# Stated problem:
Whenever a line below holds the word "this", copy that line.

-------- Available data

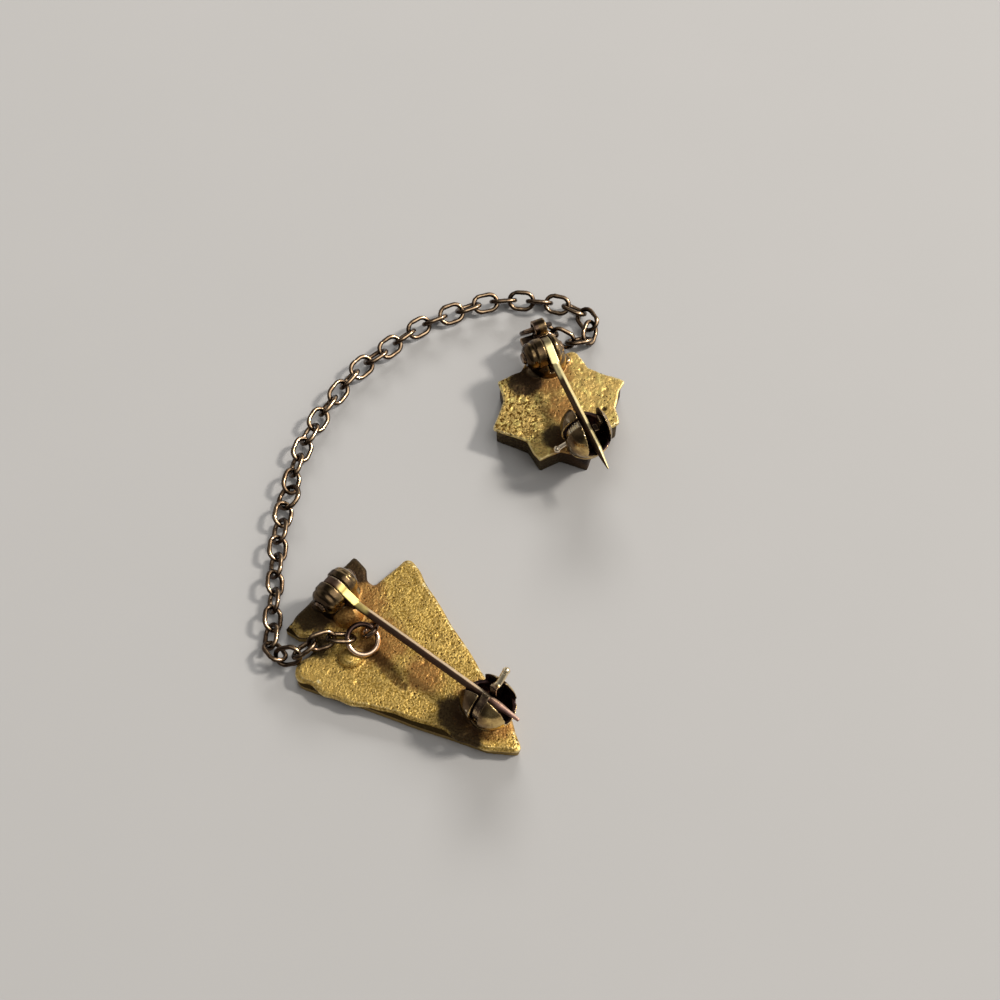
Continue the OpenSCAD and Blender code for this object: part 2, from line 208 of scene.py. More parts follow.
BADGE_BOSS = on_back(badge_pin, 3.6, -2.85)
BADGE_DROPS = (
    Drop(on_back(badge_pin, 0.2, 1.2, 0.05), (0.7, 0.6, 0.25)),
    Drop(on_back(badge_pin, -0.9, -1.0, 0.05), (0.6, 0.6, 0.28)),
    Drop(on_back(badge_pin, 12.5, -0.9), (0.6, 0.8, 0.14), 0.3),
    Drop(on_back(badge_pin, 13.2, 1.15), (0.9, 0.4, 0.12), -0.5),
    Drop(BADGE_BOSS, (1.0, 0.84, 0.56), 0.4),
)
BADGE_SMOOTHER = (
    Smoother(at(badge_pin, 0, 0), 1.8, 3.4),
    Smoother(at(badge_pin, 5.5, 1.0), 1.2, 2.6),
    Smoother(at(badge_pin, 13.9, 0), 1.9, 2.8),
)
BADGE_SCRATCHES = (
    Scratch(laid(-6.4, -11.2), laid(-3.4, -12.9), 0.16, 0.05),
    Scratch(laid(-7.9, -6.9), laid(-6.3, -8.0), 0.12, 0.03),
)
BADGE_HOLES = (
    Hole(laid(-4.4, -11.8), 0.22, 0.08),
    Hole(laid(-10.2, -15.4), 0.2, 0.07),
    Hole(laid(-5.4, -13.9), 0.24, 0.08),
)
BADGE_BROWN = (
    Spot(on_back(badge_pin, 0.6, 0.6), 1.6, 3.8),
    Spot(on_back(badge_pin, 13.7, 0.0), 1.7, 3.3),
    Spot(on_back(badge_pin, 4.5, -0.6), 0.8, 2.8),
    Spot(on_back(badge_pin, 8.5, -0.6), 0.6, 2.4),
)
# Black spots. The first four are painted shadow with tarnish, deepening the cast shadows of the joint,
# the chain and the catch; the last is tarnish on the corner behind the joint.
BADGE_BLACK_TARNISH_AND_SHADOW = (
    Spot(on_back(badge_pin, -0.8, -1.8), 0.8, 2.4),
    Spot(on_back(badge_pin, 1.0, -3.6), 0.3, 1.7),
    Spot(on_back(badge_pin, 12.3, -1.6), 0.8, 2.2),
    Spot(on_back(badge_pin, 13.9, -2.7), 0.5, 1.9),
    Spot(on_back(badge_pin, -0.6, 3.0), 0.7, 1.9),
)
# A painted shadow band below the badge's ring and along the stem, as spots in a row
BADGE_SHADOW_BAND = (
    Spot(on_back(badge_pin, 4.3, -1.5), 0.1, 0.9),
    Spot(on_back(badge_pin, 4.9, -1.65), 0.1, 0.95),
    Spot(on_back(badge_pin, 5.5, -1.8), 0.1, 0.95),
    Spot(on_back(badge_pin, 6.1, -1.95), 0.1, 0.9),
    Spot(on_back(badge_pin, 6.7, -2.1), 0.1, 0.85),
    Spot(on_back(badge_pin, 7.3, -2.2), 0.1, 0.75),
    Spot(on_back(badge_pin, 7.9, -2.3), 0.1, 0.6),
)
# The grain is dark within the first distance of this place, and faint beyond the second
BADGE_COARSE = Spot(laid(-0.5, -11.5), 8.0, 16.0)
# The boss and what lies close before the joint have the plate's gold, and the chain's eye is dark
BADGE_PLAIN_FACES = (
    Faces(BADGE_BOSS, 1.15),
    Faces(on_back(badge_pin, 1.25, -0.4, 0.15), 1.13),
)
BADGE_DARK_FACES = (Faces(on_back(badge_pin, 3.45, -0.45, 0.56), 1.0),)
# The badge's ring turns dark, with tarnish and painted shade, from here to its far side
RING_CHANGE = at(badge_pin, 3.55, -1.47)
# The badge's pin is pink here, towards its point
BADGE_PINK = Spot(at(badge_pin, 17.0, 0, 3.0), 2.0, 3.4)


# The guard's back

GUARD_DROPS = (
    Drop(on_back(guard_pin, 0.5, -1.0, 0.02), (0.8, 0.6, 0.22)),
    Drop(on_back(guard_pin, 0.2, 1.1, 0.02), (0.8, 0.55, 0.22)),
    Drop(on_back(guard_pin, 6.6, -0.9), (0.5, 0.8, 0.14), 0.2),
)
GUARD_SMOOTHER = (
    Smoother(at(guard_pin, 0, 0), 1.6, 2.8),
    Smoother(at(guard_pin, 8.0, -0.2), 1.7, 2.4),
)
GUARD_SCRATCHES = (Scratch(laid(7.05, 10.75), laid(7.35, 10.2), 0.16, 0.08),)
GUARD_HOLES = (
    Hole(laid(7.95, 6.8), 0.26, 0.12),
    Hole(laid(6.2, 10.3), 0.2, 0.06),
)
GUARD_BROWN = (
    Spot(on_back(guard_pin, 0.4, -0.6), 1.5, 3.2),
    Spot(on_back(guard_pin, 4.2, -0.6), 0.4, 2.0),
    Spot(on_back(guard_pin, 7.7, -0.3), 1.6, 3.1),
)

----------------

# Response below:
Continue the OpenSCAD and Blender code for this object: part 2, from line 208 of scene.py. More parts follow.
# The grain is dark within the first distance of this place, and faint beyond the second